The New Wage Code isn’t just a legislative reform. It reshapes how wages are defined and how contributions are calculated. A new financial year is the natural checkpoint to review whether your payroll framework reflects that shift.

Choosing a payroll outsourcing partner should not be about convenience alone. It should be about governance, flexibility, and regulatory awareness.

Because once salary structures are finalised for the year, correcting misalignment is far more complicated than getting it right from the start. And to ensure this, check out Paysquare today to know more.

FAQs

1) What is the New Wage Code, and how does it impact payroll outsourcing?

The New Wage Code combines all wage-related laws and updates the definition of various wage components.
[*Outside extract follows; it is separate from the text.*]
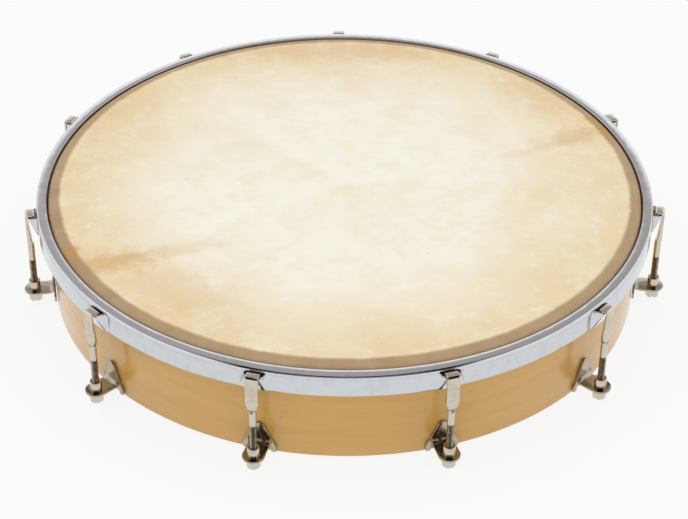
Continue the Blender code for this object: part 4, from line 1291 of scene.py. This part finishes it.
def sleeve_nut_mesh():
    """The nut in its lug's frame: a bored sleeve that reaches above the tongue, and a slotted head below."""
    outline = rounded(
        [
            (0.0, BORE_FLOOR_Z, 0.0),
            (BORE_RADIUS, BORE_FLOOR_Z),
            (BORE_RADIUS, SLEEVE_TOP_Z),
            (SLEEVE_RADIUS, SLEEVE_TOP_Z),
            (SLEEVE_RADIUS, HEAD_TOP_Z, SLEEVE_FILLET),
            (HEAD_RADIUS, HEAD_TOP_Z),
            (HEAD_RADIUS, HEAD_BOTTOM_Z, HEAD_ROUNDING),
            (0.0, HEAD_BOTTOM_Z, 0.0),
        ],
        NUT_ROUNDING,
        steps=4,
    )
    slot = block(
        "drive_slot",
        (-DRIVE_SLOT_WIDTH / 2, -HEAD_RADIUS - CUT_MARGIN, HEAD_BOTTOM_Z - CUT_MARGIN),
        (DRIVE_SLOT_WIDTH / 2, HEAD_RADIUS + CUT_MARGIN, HEAD_BOTTOM_Z + DRIVE_SLOT_DEPTH),
    )
    mesh = combined("sleeve_nut", turned("sleeve_nut", outline, NUT_STEPS), slot, "DIFFERENCE")
    mesh.transform(Matrix.Translation((ROD_AXIS_RADIUS, 0.0, 0.0)))
    return mesh


def stud_nut_mesh():
    """The flanged nut in its lug's frame, its hexagon's corners turned down to a cone."""
    flange_face = STUD_NUT_SEAT_RADIUS - STUD_NUT_FLANGE
    # The hexagon reaches into the flange, so that the two join
    root = flange_face + STUD_NUT_FLANGE / 2
    flange_outline = rounded(
        [
            (0.0, STUD_NUT_SEAT_RADIUS, 0.0),
            (STUD_NUT_FLANGE_RADIUS, STUD_NUT_SEAT_RADIUS),
            (STUD_NUT_FLANGE_RADIUS, flange_face),
            (0.0, flange_face, 0.0),
        ],
        STUD_NUT_ROUNDING,
    )
    cone_outline = [
        (0.0, root),
        (STUD_NUT_CORNER_RADIUS + CUT_MARGIN, root),
        (STUD_NUT_CORNER_RADIUS + CUT_MARGIN, STUD_NUT_END_RADIUS + CONE_HEIGHT),
        (STUD_NUT_CORNER_RADIUS * CONE_END_SHARE, STUD_NUT_END_RADIUS),
        (0.0, STUD_NUT_END_RADIUS),
    ]
    hexagon = bar("hexagon", STUD_NUT_CORNER_RADIUS, (0.0, 0.0, STUD_NUT_END_RADIUS), (0.0, 0.0, root), 6)
    hexagon = combined("hexagon", hexagon, turned("cone", cone_outline, NUT_STEPS), "INTERSECT")
    joined = combined("stud_nut", turned("flange", flange_outline, NUT_STEPS), hexagon, "UNION")
    bore_start = (0.0, 0.0, STUD_NUT_END_RADIUS - CUT_MARGIN)
    bore = bar("bore", STUD_RADIUS + SEAT_GAP, bore_start, (0.0, 0.0, STUD_NUT_SEAT_RADIUS + CUT_MARGIN))
    mesh = combined("stud_nut", joined, bore, "DIFFERENCE")
    # It was made about +Z, and now lies along +X at the stud's height
    mesh.transform(Matrix.Translation((0.0, 0.0, STUD_Z)) @ Matrix.Rotation(math.pi / 2, 4, "Y"))
    return mesh


class DRUM_OT_nuts(bpy.types.Operator):
    """Makes the slotted nuts under the hooks and the flanged nuts inside the frame"""

    bl_idname = "drum.nuts"
    bl_label = "Nuts"

    def execute(self, context):
        nickel, zinc = [nickel_material()], [zinc_material()]
        show_at_lugs("tuning_nut", sleeve_nut_mesh(), nickel, "sleeve_nut", "nut_{:02d}")
        show_at_lugs("inner_nut", stud_nut_mesh(), zinc, "stud_nut", "frame")
        return {"FINISHED"}


# Stage


def room_world(strength):
    """A studio: white sides, a lilac-grey back, a dark end towards the camera and a lamp panel overhead."""
    world = bpy.data.worlds.new("Photo studio")
    world.use_nodes = True
    tree = world.node_tree
    direction = add_node(tree, "ShaderNodeTexCoord").outputs["Generated"]
    parts = add_node(tree, "ShaderNodeSeparateXYZ", {0: direction})
    right, back, up = (parts.outputs[axis] for axis in "XYZ")
    aside = add_node(tree, "ShaderNodeMath", {0: right}, operation="ABSOLUTE").outputs["Value"]
    inner = {"Value": aside, "From Min": 0.74, "From Max": 0.52}
    shade = add_node(tree, "ShaderNodeMapRange", inner, interpolation_type="SMOOTHSTEP").outputs["Result"]
    layers = [
        (linear("#AFA8A4"), right, -0.22, 0.24, 1.0),
        # The back wall is brightest low down, where the far side of the rim mirrors it
        (linear("#FFFFFF"), up, 0.56, 0.50, 1.0),
        (linear("#FFFFFF"), aside, 0.30, 0.50, 1.0),
        # The dark end starts over the drum, and low down it is only dim
        (linear("#0E0E10"), back, 0.42, 0.28, shade),
        (linear("#8A8A8C"), back, -0.78, -0.92, 1.0),
        (linear("#D8D8DA"), up, 0.965, 0.975, 1.0),
    ]
    colour = layered(tree, linear("#BBB1B3"), layers)
    set_inputs(tree, tree.nodes["Background"], {"Color": colour, "Strength": strength})
    return world


def add_softbox(name, place, size, power):
    """A soft light aimed at the drum, which isn't itself mirrored in the plate."""
    light = bpy.data.lights.new(name, "AREA")
    light.shape = "RECTANGLE"
    light.size, light.size_y = size
    light.energy = power
    obj = new_object(name, light)
    obj.location = place
    obj.rotation_euler = (-Vector(place)).to_track_quat("-Z", "Y").to_euler()
    obj.visible_glossy = False


def add_camera():
    camera = bpy.data.cameras.new("photo_camera")
    camera.sensor_width = SENSOR_WIDTH_MM
    camera.lens = FOCAL_LENGTH_PX / PHOTO_WIDTH_PX * SENSOR_WIDTH_MM
    obj = new_object("photo_camera", camera)
    turn = Matrix.Rotation(-CAMERA_YAW, 4, "Z") @ Matrix.Rotation(math.pi / 2 - CAMERA_PITCH, 4, "X")
    obj.matrix_world = Matrix.Translation(CAMERA_PLACE) @ turn @ Matrix.Rotation(-CAMERA_ROLL, 4, "Z")
    bpy.context.scene.camera = obj


def add_floor():
    half = FLOOR_SIZE / 2
    mesh = bpy.data.meshes.new("floor")
    corners = [(x, y, FLOOR_Z) for x, y in ((-half, -half), (half, -half), (half, half), (-half, half))]
    mesh.from_pydata(corners, [], [(0, 1, 2, 3)])
    mesh.materials.append(table_material())
    floor = new_object("floor", mesh)


class DRUM_OT_stage(bpy.types.Operator):
    """Makes the floor, the lights and the camera"""

    bl_idname = "drum.stage"
    bl_label = "Stage"

    def execute(self, context):
        stage = settings("stage")
        add_floor()
        context.scene.world = room_world(stage.room_strength)
        add_softbox("softbox_overhead", OVERHEAD_PLACE, OVERHEAD_SIZE, stage.top_power)
        add_softbox("softbox_front", FRONT_PLACE, FRONT_SIZE, stage.front_power)
        add_camera()
        context.scene.view_settings.view_transform = "Standard"
        return {"FINISHED"}


class DRUM_PT_panel(bpy.types.Panel):
    """Lists the drum's pieces and what can be changed on them"""

    bl_idname = "DRUM_PT_panel"
    bl_label = "Hand drum"
    bl_space_type = "VIEW_3D"
    bl_region_type = "UI"
    bl_category = "Drum"

    def draw(self, context):
        for step in STEPS:
            self.layout.operator(f"drum.{step}")
        for name, group in GROUPS.items():
            box = self.layout.box()
            for key in group.__annotations__:
                box.prop(settings(name), key)


GROUPS = {"hide": HideSettings, "frame": FrameSettings, "metal": MetalSettings, "stage": StageSettings}
STEPS = ("frame", "hide", "hoops", "hooks", "brackets", "nuts", "stage")
CLASSES = (
    DRUM_OT_frame,
    DRUM_OT_hide,
    DRUM_OT_hoops,
    DRUM_OT_hooks,
    DRUM_OT_brackets,
    DRUM_OT_nuts,
    DRUM_OT_stage,
    DRUM_PT_panel,
)


def register():
    for name, group in GROUPS.items():
        bpy.utils.register_class(group)
        setattr(bpy.types.Scene, "drum_" + name, bpy.props.PointerProperty(type=group))
    for shown_class in CLASSES:
        bpy.utils.register_class(shown_class)


def unregister():
    for shown_class in reversed(CLASSES):
        bpy.utils.unregister_class(shown_class)
    for name, group in GROUPS.items():
        delattr(bpy.types.Scene, "drum_" + name)
        bpy.utils.unregister_class(group)


def main():
    register()
    for step in STEPS:
        getattr(bpy.ops.drum, step)()


if __name__ == "__main__":
    main()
To comply with the New Wage Code through payroll outsourcing, your salary structures must be recalibrated, and all statutory contributions must be recalculated per updated wage definitions.

2) Why is New Wage Code compliance so important at the start of the new financial year?

The beginning of a new financial year is typically when compensation and payroll registers are reset, which makes it an ideal time to align systems with New Wage Code definitions.

3) How will the New Wage Code affect PF, ESI and gratuity calculations?

As long as your new base wage meets or exceeds the required thresholds for PF contributions, then each employee's contribution to PF and their gratuity amount will be adjusted accordingly. Also, the new base wage for ESI will impact how many employees will have ESI coverage due to wage limits.

4) Can payroll outsourcing help reduce compliance risks under the New Wage Code?

Yes. A structured payroll outsourcing model ensures updated calculations, documentation accuracy, and continuous monitoring of regulatory changes.

5) What features should a payroll service have to ensure New Wage Code compliance?

A payroll provider should offer a flexible wage configuration option, an automated statutory calculation process, various report generation capabilities, audit-ready documentation, and active monitoring of compliance.